The situation in Pakistan, in particular, can be said to have reached a boiling point. As of late March 2026, the price of petrol in the country has officially crossed the psychological barrier to touch Rs. 321.17 per liter, with High-Speed Diesel (HSD) touching an unprecedented height of Rs. 335.86 per liter.The Petroleum Division of the government of Pakistan had recommended an increase in the price of petrol to touch the international market price, but the Federal Cabinet decided to absorb some of the price increase by imposing a massive subsidy to prevent the price from rising to Rs. 400. The damage to the local economy, however, is already evident, with transport costs doubling in Lahore and Karachi, and the price of essential commodities increasing by 30% in the last two weeks due to the use of diesel in their transport. For a country already in debt, this increase in energy prices is pushing the middle class towards poverty. Further East, the Philippines has taken the unprecedented step of declaring a State of National Energy Emergency. On March 24, 2026, President Ferdinand Marcos Jr. signed Executive Order No. 110, which grants the Government extraordinary powers in regulating the energy consumption and fuel distribution in the country. The Philippines is in a unique position because it imports nearly 98% of its petroleum products from the Middle East. The current maritime tensions have reduced the Philippines’ oil reserve to just 45 days. In order to alleviate the fuel shortage, the Government has taken the drastic measure of implementing the ‘Fuel Rationing Scheme.’ The country’s domestic airlines have been forced to ground 40% of their fleet in order to conserve jet fuel. The country’s major air hubs have been ordered to limit the hours of operations in order to ease the burden on the country’s power grid.

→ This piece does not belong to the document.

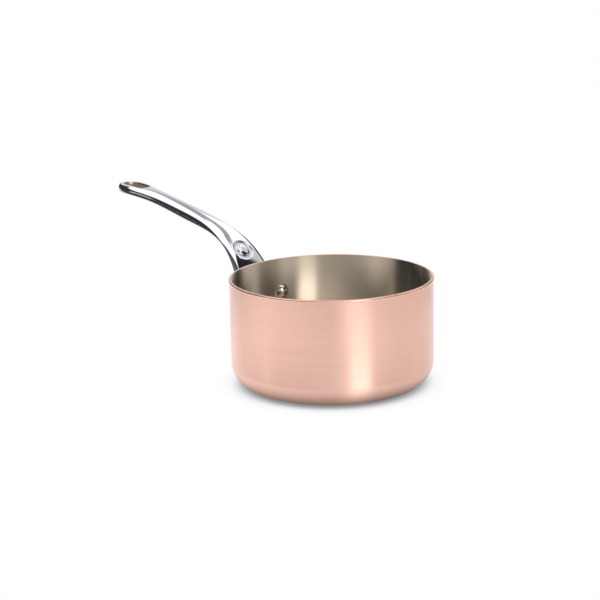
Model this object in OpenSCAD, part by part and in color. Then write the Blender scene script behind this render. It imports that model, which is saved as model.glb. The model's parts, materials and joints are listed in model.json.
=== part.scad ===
// Straight-sided copper saucepan, 16 cm, lined with stainless steel, with a cast steel handle on two rivets.
// The origin is the centre of the base on the surface it stands on. +Z is up and the handle runs along -X.

/* [Pan] */
// Inside diameter of the pan
pan_inner_d = 160; // [120:1:240]
// Height of the pan from the base to the rim
pan_h = 87.5; // [75:0.5:160]
// Thickness of the copper
copper_t = 1.8; // [1:0.1:3]
// Thickness of the steel lining
lining_t = 0.2; // [0.2:0.1:1]
// Outside radius of the corner between wall and base
corner_r = 18.8; // [8:0.1:30]
// How far the rounded edge of the rim stands out from the wall
rim_lip = 0.45; // [0.2:0.05:0.8]

/* [Rivets] */
// Diameter of the shanks, which fill their holes
shank_d = 6; // [4:0.5:8]
// Diameter of the domed heads inside the pan
head_d = 12; // [9:0.5:14]
// Height of the domed heads
head_h = 4.5; // [2:0.1:5]
// Height of the hammered ends outside
tail_h = 2.2; // [1:0.1:4]
// Distance between the two rivets, straight across
rivet_gap = 41; // [36:1:46]
// Depth of the rivets below the rim
rivet_drop = 28.3; // [22:0.1:40]

/* [Handle] */
// Thickness of the plate that is riveted to the wall
plate_t = 4; // [3:0.5:6]
// Height of the plate
plate_h = 23; // [18:1:30]
// Distance from the pan's wall to the tip of the handle
handle_reach = 174; // [140:1:230]
// Height of the tip of the handle above the rim
handle_rise = 49.5; // [35:0.5:80]
// Width of the grip, as a share of the drawn width
grip_width = 1; // [0.8:0.05:1.3]
// Thickness of the grip, as a share of the drawn thickness
grip_thickness = 1; // [0.8:0.05:1.3]
// Length of the hanging hole
hole_l = 27; // [16:1:30]
// Width of the hanging hole
hole_w = 14; // [8:1:16]
// Distance from the tip to the end of the hanging hole
hole_edge = 5; // [4.5:0.5:12]

/* [Button] */
// Diameter of the round recess on top of the neck
recess_d = 19; // [12:0.5:20]
// Depth of the recess
recess_depth = 1.2; // [0.6:0.1:2]
// Diameter of the plain button in the recess
button_d = 11; // [6:0.5:14]
// Distance from the pan's wall to the centre of the recess
recess_reach = 19.5; // [17:0.5:30]

/* [Hidden] */
$fn = 96;

wall_t = copper_t + lining_t;
inner_r = pan_inner_d / 2;
outer_r = inner_r + wall_t;
rim_r = copper_t / 2;
rivet_z = pan_h - rivet_drop;
rivet_angle = asin(rivet_gap / 2 / inner_r);
plate_r = outer_r + plate_t;
plate_end_y = plate_r * sin(rivet_angle);

// Stations of the handle, from inside the pan's wall to the tip. Each gives how far the middle of the top face
// is from the wall and how high it is above the rim, both as shares of the reach and the rise, then the half
// width of the top face, the half width over all and the thickness, in millimetres.
stations = [
  [-0.065,  0.000, 21.0, 25.5, 13.0],
  [ 0.006,  0.000, 18.4, 21.5,  9.5],
  [ 0.057, -0.070, 14.8, 18.2,  6.6],
  [ 0.108,  0.155, 10.9, 16.1,  6.0],
  [ 0.165,  0.331,  9.4, 14.3,  6.4],
  [ 0.234,  0.469,  8.3, 12.5,  8.4],
  [ 0.308,  0.570,  7.1, 11.0, 10.5],
  [ 0.388,  0.648,  5.9, 10.1, 12.0],
  [ 0.474,  0.724,  5.0,  9.7, 12.5],
  [ 0.566,  0.798,  4.6,  9.6, 12.0],
  [ 0.657,  0.866,  4.6,  9.6, 11.4],
  [ 0.743,  0.922,  5.0, 10.2, 11.0],
  [ 0.817,  0.956,  7.0, 11.8, 10.8],
  [ 0.880,  0.978,  9.5, 13.1, 10.6],
  [ 0.937,  0.990,  9.4, 12.9, 10.2],
  [ 0.975,  0.993,  7.6, 10.2,  9.2],
  [ 1.000,  0.992,  3.8,  5.4,  8.0],
  [ 1.000,  0.992,  1.0,  1.6,  5.0]
];
// The arm grows out of the plate, so its first two stations have no height of their own.
// They lie this far below the top edge of the plate.
root_depths = [17.355, 0.525];
steps_per_span = 3;
// How far the top face falls from its middle to its edges
crown = 0.5;
// The shoulders are arcs from the edges of the top face, at this angle, down to the widest place at 90 degrees
shoulder_start = 35;
shoulder_angles = [53.3, 71.7, 90];
// Depth of the widest place, as a share of the thickness
shoulder_share = 0.46;
// The underside is a rounded arc, and a power under 1 makes it a little squarer than an ellipse
under_angles = [25, 48, 68, 90];
under_power = 0.8;

// Half of a cross-section, from the middle of the top face round to the middle of the underside.
// Each point is [sideways, down].
function half_section(a, b, t) = concat(
  [[0, 0], [a / 2, crown / 4], [a, crown]],
  [for (p = shoulder_angles)
    [a + (b - a) * (sin(p) - sin(shoulder_start)) / (1 - sin(shoulder_start)),
     shoulder_share * t - (shoulder_share * t - crown) * cos(p) / cos(shoulder_start)]],
  [for (q = under_angles)
    [b * pow(cos(q), under_power), shoulder_share * t + (1 - shoulder_share) * t * sin(q)]]
);

function mirrored(half) = concat(half, [for (i = [len(half) - 2 : -1 : 1]) [-half[i][0], half[i][1]]]);

function station_point(i) = [
  outer_r + stations[i][0] * handle_reach,
  i < len(root_depths) ? rivet_z + plate_h / 2 - root_depths[i] : pan_h + stations[i][1] * handle_rise
];

function station_slope(i) =
  let (lower = station_point(max(i - 1, 0)), upper = station_point(min(i + 1, len(stations) - 1)))
  atan2(upper[1] - lower[1], upper[0] - lower[0]);

// One ring of points round the handle at a station
function station_ring(i) =
  let (
    p = station_point(i),
    slope = station_slope(i),
    section = mirrored(half_section(stations[i][2] * grip_width, stations[i][3] * grip_width,
                                    stations[i][4] * grip_thickness))
  )
  [for (q = section) [-(p[0] + q[1] * sin(slope)), q[0], p[1] - q[1] * cos(slope)]];

rings = [for (i = [0 : len(stations) - 1]) station_ring(i)];
ring_size = len(rings[0]);

// A uniform cubic spline through the rings, so that the handle is smooth along its length
function spline_weights(u) = [
  pow(1 - u, 3) / 6,
  (3 * pow(u, 3) - 6 * pow(u, 2) + 4) / 6,
  (-3 * pow(u, 3) + 3 * pow(u, 2) + 3 * u + 1) / 6,
  pow(u, 3) / 6
];

function spline_ring(i, u) =
  let (w = spline_weights(u))
  [for (j = [0 : ring_size - 1])
    w[0] * rings[i][j] + w[1] * rings[i + 1][j] + w[2] * rings[i + 2][j] + w[3] * rings[i + 3][j]];

smooth_rings = concat(
  [for (i = [0 : len(rings) - 4]) for (k = [0 : steps_per_span - 1]) spline_ring(i, k / steps_per_span)],
  [spline_ring(len(rings) - 4, 1)]
);

// The pan's profile, a wall and a base joined by a round corner
module pan_profile(r, floor_z, corner) {
  difference() {
    union() {
      translate([0, floor_z]) square([r - corner, pan_h - floor_z]);
      translate([0, floor_z + corner]) square([r, pan_h - floor_z - corner]);
      translate([r - corner, floor_z + corner]) circle(corner);
    }
    translate([-2 * r, floor_z - 1]) square([2 * r, pan_h + 2]);
  }
}

// A radial cylinder through the wall where a rivet goes, side is 1 or -1
module at_rivet(side) {
  rotate([0, 0, 180 + side * rivet_angle]) translate([0, 0, rivet_z]) rotate([0, 90, 0]) children();
}

module rivet_hole(side) {
  at_rivet(side) translate([0, 0, inner_r - head_h]) cylinder(h = head_h + wall_t + plate_t + tail_h, d = shank_d);
}

module copper_shell() {
  color("#E8B49C") difference() {
    union() {
      rotate_extrude() difference() {
        pan_profile(outer_r, 0, corner_r);
        pan_profile(inner_r + lining_t, copper_t, corner_r - copper_t);
      }
      rotate_extrude() translate([outer_r + rim_lip - rim_r, pan_h - rim_r]) circle(rim_r);
    }
    for (side = [-1, 1]) rivet_hole(side);
  }
}

module steel_lining() {
  color("#A89A88") difference() {
    rotate_extrude() difference() {
      pan_profile(inner_r + lining_t, copper_t, corner_r - copper_t);
      pan_profile(inner_r, wall_t, corner_r - wall_t);
    }
    for (side = [-1, 1]) rivet_hole(side);
  }
}

// The arm of the handle, from inside the wall to the tip
module arm() {
  count = len(smooth_rings);
  last = count - 1;
  points = [for (ring = smooth_rings) for (p = ring) p];
  sides = [
    for (i = [0 : count - 2]) for (j = [0 : ring_size - 1])
      let (a = i * ring_size + j, b = i * ring_size + (j + 1) % ring_size)
      each [[a, a + ring_size, b], [b, a + ring_size, b + ring_size]]
  ];
  polyhedron(points, concat(
    sides,
    [[for (j = [0 : ring_size - 1]) j]],
    [[for (j = [ring_size - 1 : -1 : 0]) last * ring_size + j]]
  ));
}

// The plate that hugs the wall, with round ends about the rivets
module plate() {
  intersection() {
    difference() {
      cylinder(h = pan_h, r = plate_r);
      translate([0, 0, -1]) cylinder(h = pan_h + 2, r = outer_r);
    }
    translate([-2 * plate_r, 0, rivet_z]) rotate([90, 0, 90]) linear_extrude(2 * plate_r) union() {
      square([2 * plate_end_y, plate_h], center = true);
      for (side = [-1, 1]) translate([side * plate_end_y, 0]) circle(d = plate_h);
    }
  }
}

// The slot by which the pan hangs, cut straight down through the end of the handle
module hanging_hole() {
  run = (hole_l - hole_w) / 2;
  translate([-(outer_r + handle_reach - hole_edge - hole_l / 2), 0, pan_h]) {
    for (side = [-1, 1]) translate([side * run, 0, 0]) cylinder(h = 2 * handle_rise, d = hole_w);
    translate([-run, -hole_w / 2, 0]) cube([2 * run, hole_w, 2 * handle_rise]);
  }
}

// The line along the middle of the top face, as distances from the wall and heights
function top_points() = [for (ring = smooth_rings) [-ring[0][0] - outer_r, ring[0][2]]];

// Places a child on the top face of the neck, at the recess, square to the face
module on_neck() {
  top = top_points();
  i = max([for (k = [0 : len(top) - 1]) top[k][0] <= recess_reach ? k : 0]);
  share = (recess_reach - top[i][0]) / (top[i + 1][0] - top[i][0]);
  slope = atan2(top[i + 1][1] - top[i][1], top[i + 1][0] - top[i][0]);
  translate([-(outer_r + recess_reach), 0, top[i][1] + share * (top[i + 1][1] - top[i][1])])
    rotate([0, slope, 0]) children();
}

module handle() {
  color("#C9CCD2") difference() {
    union() {
      difference() {
        arm();
        cylinder(h = 2 * pan_h, r = outer_r);
        hanging_hole();
        on_neck() translate([0, 0, -recess_depth]) cylinder(h = 4 * recess_depth, d = recess_d);
      }
      plate();
      on_neck() translate([0, 0, -2 * recess_depth]) cylinder(h = 2 * recess_depth, d = button_d);
    }
    for (side = [-1, 1]) rivet_hole(side);
  }
}

// A rivet with a domed head inside the pan, a shank through wall and plate, and a hammered end outside
module rivet(side) {
  head_r = (pow(head_d / 2, 2) + pow(head_h, 2)) / (2 * head_h);
  tail_r = (pow(head_d / 2, 2) + pow(tail_h, 2)) / (2 * tail_h);
  shank_h = head_h / 2 + wall_t + plate_t + tail_h / 2;
  color("#B9B2A8") {
    at_rivet(side) translate([0, 0, inner_r - head_h / 2]) cylinder(h = shank_h, d = shank_d);
    intersection() {
      at_rivet(side) translate([0, 0, inner_r - head_h + head_r]) sphere(head_r);
      cylinder(h = pan_h, r = inner_r);
    }
    difference() {
      at_rivet(side) translate([0, 0, plate_r + tail_h - tail_r]) sphere(tail_r);
      cylinder(h = pan_h, r = plate_r);
    }
  }
}

module rivet_left() {
  rivet(1);
}

module rivet_right() {
  rivet(-1);
}

copper_shell();
steel_lining();
handle();
rivet_left();
rivet_right();
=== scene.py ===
import json
import math

import bmesh
import bpy
from mathutils import Matrix, Vector
from mathutils.bvhtree import BVHTree

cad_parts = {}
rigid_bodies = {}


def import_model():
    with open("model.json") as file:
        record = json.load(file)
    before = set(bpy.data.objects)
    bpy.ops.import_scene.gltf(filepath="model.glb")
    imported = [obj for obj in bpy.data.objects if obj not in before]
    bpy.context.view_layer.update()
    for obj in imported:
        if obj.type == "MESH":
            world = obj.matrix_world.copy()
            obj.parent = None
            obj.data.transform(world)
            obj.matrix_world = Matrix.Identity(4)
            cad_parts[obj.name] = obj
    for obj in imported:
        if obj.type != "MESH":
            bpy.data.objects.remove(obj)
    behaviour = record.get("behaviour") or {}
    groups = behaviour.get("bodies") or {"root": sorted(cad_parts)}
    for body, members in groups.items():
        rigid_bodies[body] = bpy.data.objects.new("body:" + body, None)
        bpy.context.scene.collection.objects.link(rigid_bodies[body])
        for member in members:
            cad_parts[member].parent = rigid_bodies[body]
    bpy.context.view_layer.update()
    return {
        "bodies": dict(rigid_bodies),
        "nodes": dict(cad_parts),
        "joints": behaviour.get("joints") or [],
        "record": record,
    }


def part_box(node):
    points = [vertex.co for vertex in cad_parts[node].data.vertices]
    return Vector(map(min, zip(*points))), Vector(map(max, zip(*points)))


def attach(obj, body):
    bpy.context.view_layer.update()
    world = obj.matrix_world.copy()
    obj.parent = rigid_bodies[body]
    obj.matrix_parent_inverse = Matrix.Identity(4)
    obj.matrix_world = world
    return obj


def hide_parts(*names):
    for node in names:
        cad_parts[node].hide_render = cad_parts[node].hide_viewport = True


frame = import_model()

# --- Camera ---------------------------------------------------------------------------------------------
# The pan is seen from 15 degrees above the table, with the handle running back to the left.
# There is no lens shift: the camera is turned a little, so that the pan sits right of the middle.
MM = 0.001
shell_low, shell_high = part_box("copper_shell")
pan_h = shell_high[2]
view_azimuth = math.radians(43.5)
view_elevation = math.radians(15.05)
view_distance = 1344 * MM
# How far the camera is turned away from the middle of the pan and rolled, in radians
aim_left = 0.0190
aim_up = 0.0176
tilt = 0.0144

aim = Vector((0, 0, pan_h / 2))
to_camera = Vector((
    math.sin(view_azimuth) * math.cos(view_elevation),
    -math.cos(view_azimuth) * math.cos(view_elevation),
    math.sin(view_elevation),
))
view_right = Vector((math.cos(view_azimuth), math.sin(view_azimuth), 0))
view_up = to_camera.cross(view_right)
look = -to_camera * math.cos(aim_left) * math.cos(aim_up)
look += -view_right * math.sin(aim_left) * math.cos(aim_up)
look += view_up * math.sin(aim_up)
side = look.cross(view_up).normalized()
top = side.cross(look)
turned_side = side * math.cos(tilt) - top * math.sin(tilt)
turned_top = side * math.sin(tilt) + top * math.cos(tilt)

camera = bpy.data.objects.new("camera", bpy.data.cameras.new("camera"))
bpy.context.collection.objects.link(camera)
camera.data.lens = 99.7
camera.data.sensor_width = 36
camera_turn = Matrix((turned_side, turned_top, -look)).transposed().to_4x4()
camera.matrix_world = Matrix.Translation(aim + to_camera * view_distance) @ camera_turn
bpy.context.scene.camera = camera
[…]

While the common consumer is suffering, the big powers are consolidating their positions. Russia, a leading global exporter of energy resources, has announced a total ban on the export of refined gasoline, also known as petrol, from April 1, 2026.This decision is taken to safeguard Russia’s internal market from the very inflation that Russia is contributing to in the global arena. Russia wants to keep the refined products within its boundaries so that it does not let inflation increase within its own country. But for the global arena, this means that there are no more millions of barrels of refined fuel available, and countries that do not have refineries are left to look for expensive alternatives. However, the underlying reason behind the worldwide panic is the rising tensions in the Strait of Hormuz. This small waterway connects the Persian Gulf and the Gulf of Oman and is the most significant oil transport channel in the world. It is estimated that 20% of the total petroleum liquids produced worldwide, which is roughly 21 million barrels daily, is transported through this narrow channel. It is also the only outlet for oil exports from Saudi Arabia, Iran, the UAE, Kuwait, and Iraq. The recent tensions in the area have sparked “market speculations” that the Strait of Hormuz could be totally shut down. The mere threat of this has already pushed the price of Brent Crude Oil up to $120 per barrel. As history has demonstrated during the 1970s oil crisis, when the flow of oil is threatened in the Middle East, the rest of the world is put in a state of stagflation a deadly combination of inflation and stagnating growth.
The effects of this ‘oil shock’ are being felt through three main avenues .A 50% hike in the cost of shipping a container or flying cargo means ‘imported inflation. Industries such as agriculture, which uses diesel for tractors, and chemicals, which uses petroleum as an input, are passing it on to the consumer. As businesses anticipate higher prices in the future, they are raising their own prices in the present, which makes inflation a self-fulfilling prophecy.
According to economists, what this crisis also points to is the pressing need for energy diversification. Countries that invested in alternative energy sources or alternative pipelines are riding out the storm better than those that rely on imported oil. For countries such as Pakistan and the Philippines, the current crisis is a stark reminder that energy security is, in fact, national security. Until the Strait of Hormuz stabilizes, the world economy teeters on a knife’s edge.